Oculus & Cold_shadow
Cold_shadow Cold_shadow
I’ve been thinking about how virtual environments could recreate crime scenes for evidence analysis. Do you see any potential for that in your VR tech?
Oculus Oculus
Absolutely, recreating crime scenes in VR could be a game‑changer for forensic work. With accurate 3D scans, high‑res textures, and physics simulation you can walk through the exact layout, re‑visit angles, and test hypotheses in a controlled environment. It lets investigators preserve the original context while letting them manipulate variables that would be impossible in real life. The key is fidelity and interoperability with existing evidence databases, but the potential for sharper analysis and better training is huge.
Cold_shadow Cold_shadow
Sounds useful, but remember simulations can become a playground if you let them.

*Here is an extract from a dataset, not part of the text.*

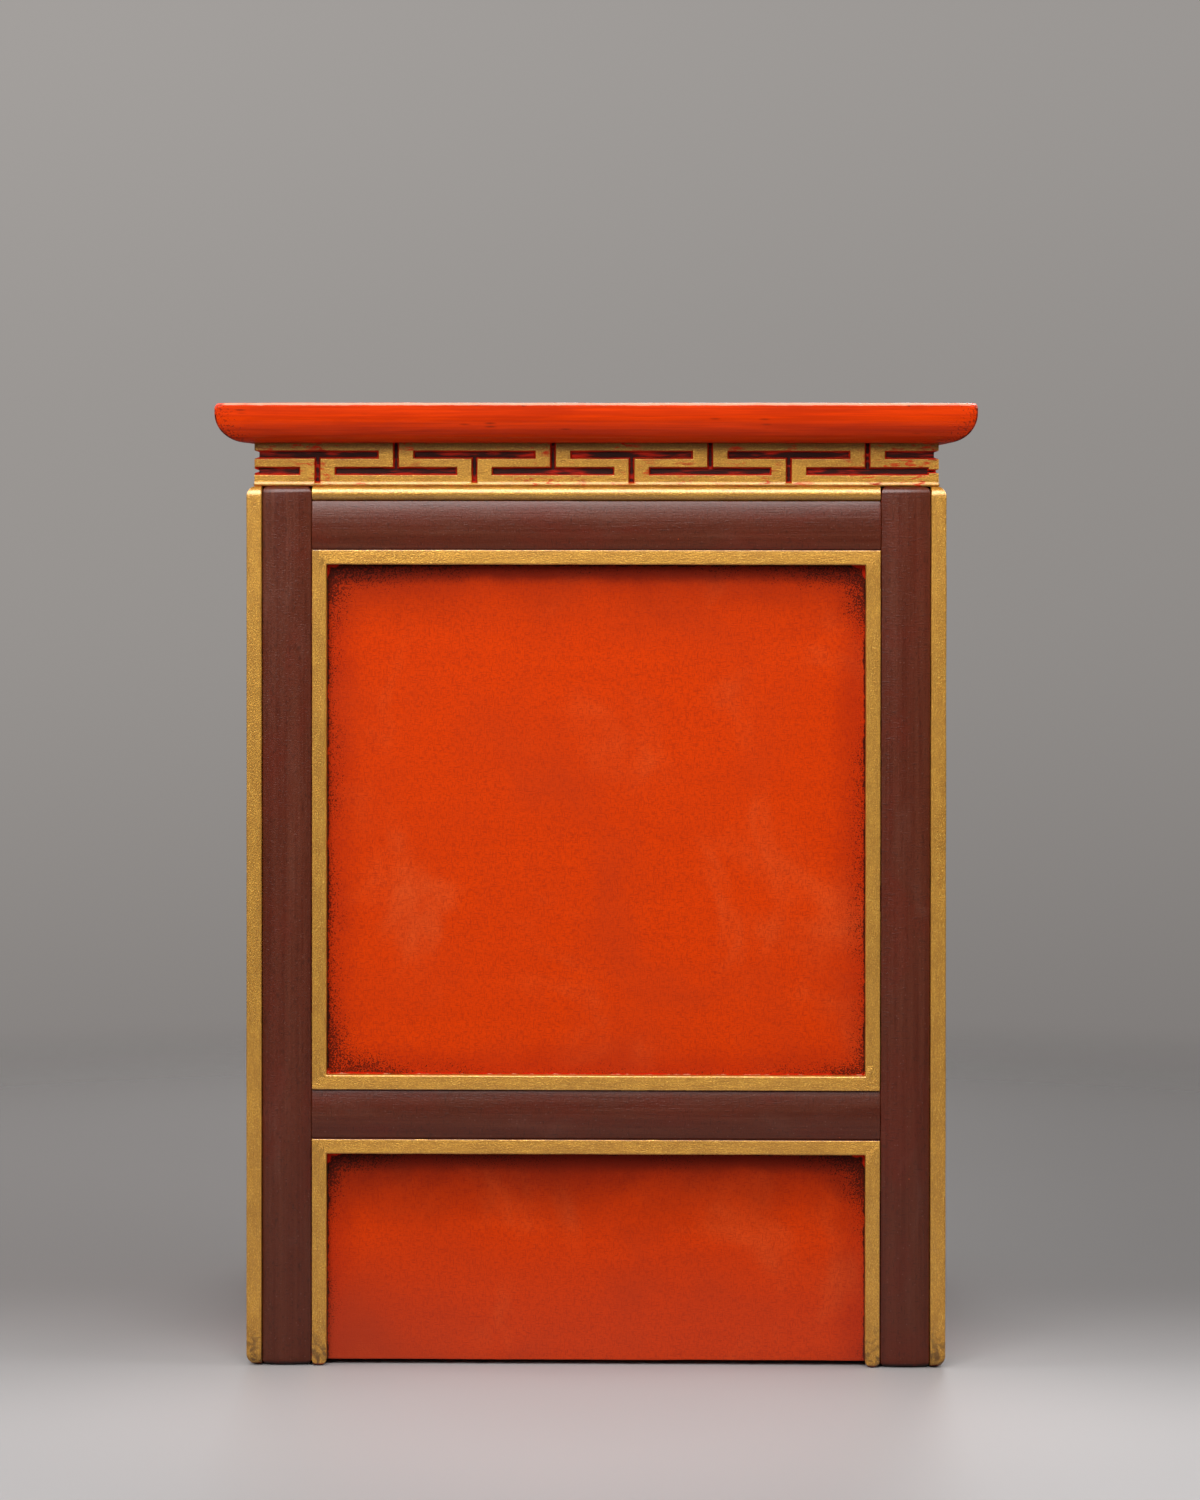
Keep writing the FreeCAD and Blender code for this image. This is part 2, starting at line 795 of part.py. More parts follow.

Keep the data raw, don't let the virtual world distort the truth.
Oculus Oculus
I hear you—keeping the data raw is essential. In the VR build, I’d lock the physics to real‑world measurements and tie every element to the original evidence logs. That way the simulation is a faithful replica, not a sandbox, and investigators can trust that what they see is what was actually there.
Cold_shadow Cold_shadow
Locking physics is a start, but even then small calibration errors creep in. A second check against the original log is the only way to keep the illusion from becoming a lie.
Oculus Oculus
You’re right—precision matters more than ever. I’d set up an automated audit trail that cross‑checks every voxel, every timestamp, against the original log in real time. That way any drift shows up instantly, and we can flag or rollback before the “illusion” slips into misinformation.
Cold_shadow Cold_shadow
That audit trail would be the only thing keeping your simulation from turning into another crime scene.